TASK PROMPT: Line by line, reproduce exactly the beginning of the listing below, ending with the line that contains "# and the origin" and adding nothing.

RECORDED INFORMATION:
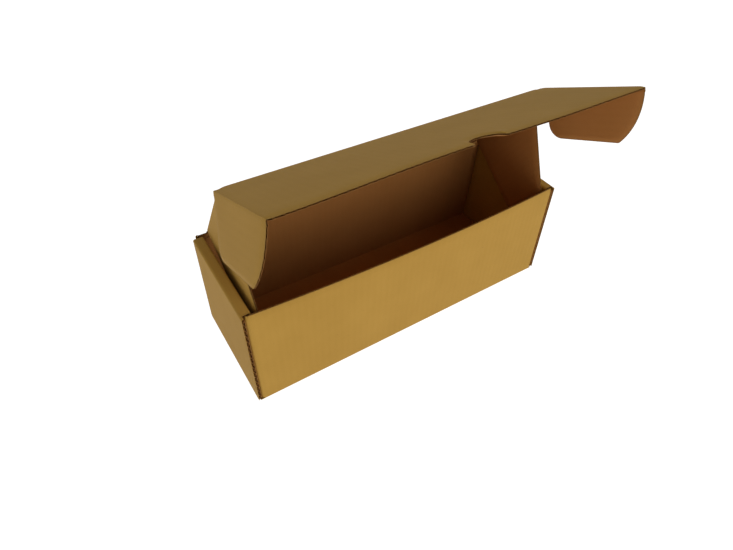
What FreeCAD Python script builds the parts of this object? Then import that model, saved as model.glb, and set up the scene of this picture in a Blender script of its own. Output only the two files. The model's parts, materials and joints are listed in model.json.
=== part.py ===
import FreeCAD, Part
import math
import os
import Sketcher

# A corrugated mailer box folded from one die-cut sheet: a tray with roll-over end walls, a hinged
# lid with two dust flaps, and a tuck flap with a thumb notch and a locking ear at each end.
# Lengths are millimetres and angles degrees. X runs along the box, Y from front to back, Z up,
# and the origin is the middle of the underside of the floor.

SIZES = (
    ("board", 3.0, "thickness of the corrugated board"),
    ("box_length", 320.0, "front wall, fold to fold"),
    ("box_width", 112.0, "outside of the front wall to outside of the back wall, at the floor"),
    ("box_height", 105.0, "underside of the floor to the rim"),
    ("fold_radius", 2.0, "outside rounding of a fixed fold"),
    ("corner_radius", 2.4, "outside rounding where a wall turns into its corner flap"),
    ("layer_gap", 0.15, "air between the layers of an end wall"),
    ("panel_play", 0.3, "clearance beside a panel that slides in next to another"),
    ("crease_gap", 0.2, "half of the slit along a fold that moves"),
    ("end_inset", 5.5, "how far each top corner of an end wall sits in from its bottom corner"),
    ("front_bow", 5.0, "how far the rim of the front wall bulges out between its corners"),
    ("back_lean", 1.5, "how far the top of the back wall leans in"),
    ("hinge_rise", 0.3, "lid fold above the rim of the end walls"),
    ("corner_flap_length", 50.0, "reach of a corner flap from the outside of its wall"),
    ("corner_flap_play", 1.0, "clearance above and below a corner flap"),
    ("corner_flap_taper", 4.0, "how much a corner flap narrows at its top and at its bottom"),
    ("tab_length", 26.0, "length of a lock tab along the floor"),
    ("tab_spacing", 52.0, "distance between the middles of the two tabs of an end wall"),
    ("tab_recess", 0.3, "height of a tab's end above the underside of the floor"),
    ("lid_depth", 106.0, "lid, from the back fold to the front fold"),
    ("ear_play", 0.3, "clearance between a folded ear and the dust flap inside it"),
    ("dust_reach", 85.0, "dust flap, from the top of the lid to its lower edge"),
    ("dust_rear_setback", 5.0, "back edge of a dust flap from the back fold"),
    ("dust_front_setback", 3.0, "front edge of a dust flap from the front fold, at the lid"),
    ("dust_slant_angle", 28.5, "slope of the front edge of a dust flap"),
    ("dust_corner", 8.0, "rounding of a dust flap's lower corners"),
    ("tuck_depth", 101.5, "tuck flap, from its fold to its free edge"),
    ("tuck_side_play", 0.3, "clearance between a side fold of the tuck flap and an end wall"),
    ("notch_radius", 15.5, "thumb notch"),
    ("notch_shift", 1.0, "middle of the thumb notch in from the free edge"),
    ("ear_reach", 46.5, "locking ear, from its fold to its lower edge"),
    ("ear_front_radius", 68.0, "curve of the leading edge of an ear"),
    ("ear_nose", 26.0, "start of the lower edge of an ear behind the tuck flap's free edge"),
    ("ear_rear_setback", 5.5, "back edge of an ear from the tuck flap's fold"),
    ("ear_nose_radius", 3.0, "rounding of the ear's nose"),
    ("ear_heel_radius", 12.0, "rounding of the ear's back corner"),
    ("lid_open_angle", 53.9, "lid, up from lying closed"),
    ("tuck_bend_angle", 29.7, "tuck flap, down from lying flat with the lid"),
    ("ear_bend_left_angle", 76.0, "left ear, down from lying flat with the tuck flap"),
    ("ear_bend_right_angle", 81.0, "right ear, down from lying flat with the tuck flap"),
    ("dust_lean_left_angle", 0.0, "left dust flap, inwards from square to the lid"),
    ("dust_lean_right_angle", 0.0, "right dust flap, inwards from square to the lid"),
)
EDGE_TOLERANCE = 0.01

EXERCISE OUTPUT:
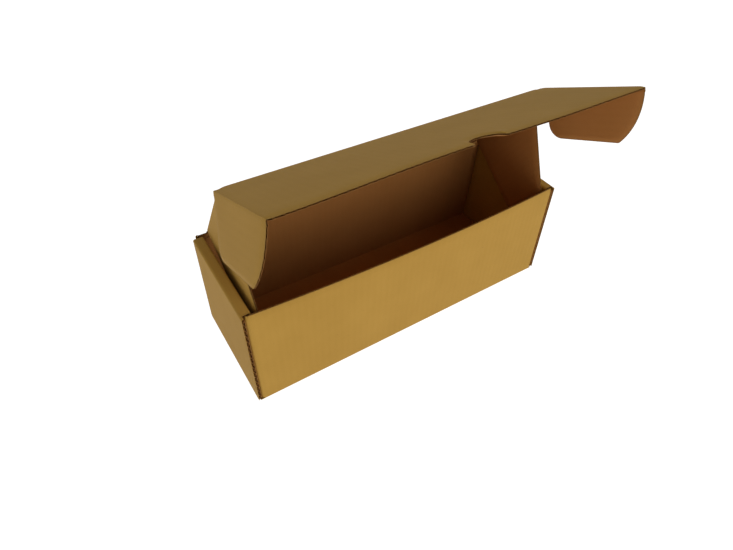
What FreeCAD Python script builds the parts of this object? Then import that model, saved as model.glb, and set up the scene of this picture in a Blender script of its own. Output only the two files. The model's parts, materials and joints are listed in model.json.
=== part.py ===
import FreeCAD, Part
import math
import os
import Sketcher

# A corrugated mailer box folded from one die-cut sheet: a tray with roll-over end walls, a hinged
# lid with two dust flaps, and a tuck flap with a thumb notch and a locking ear at each end.
# Lengths are millimetres and angles degrees. X runs along the box, Y from front to back, Z up,
# and the origin is the middle of the underside of the floor.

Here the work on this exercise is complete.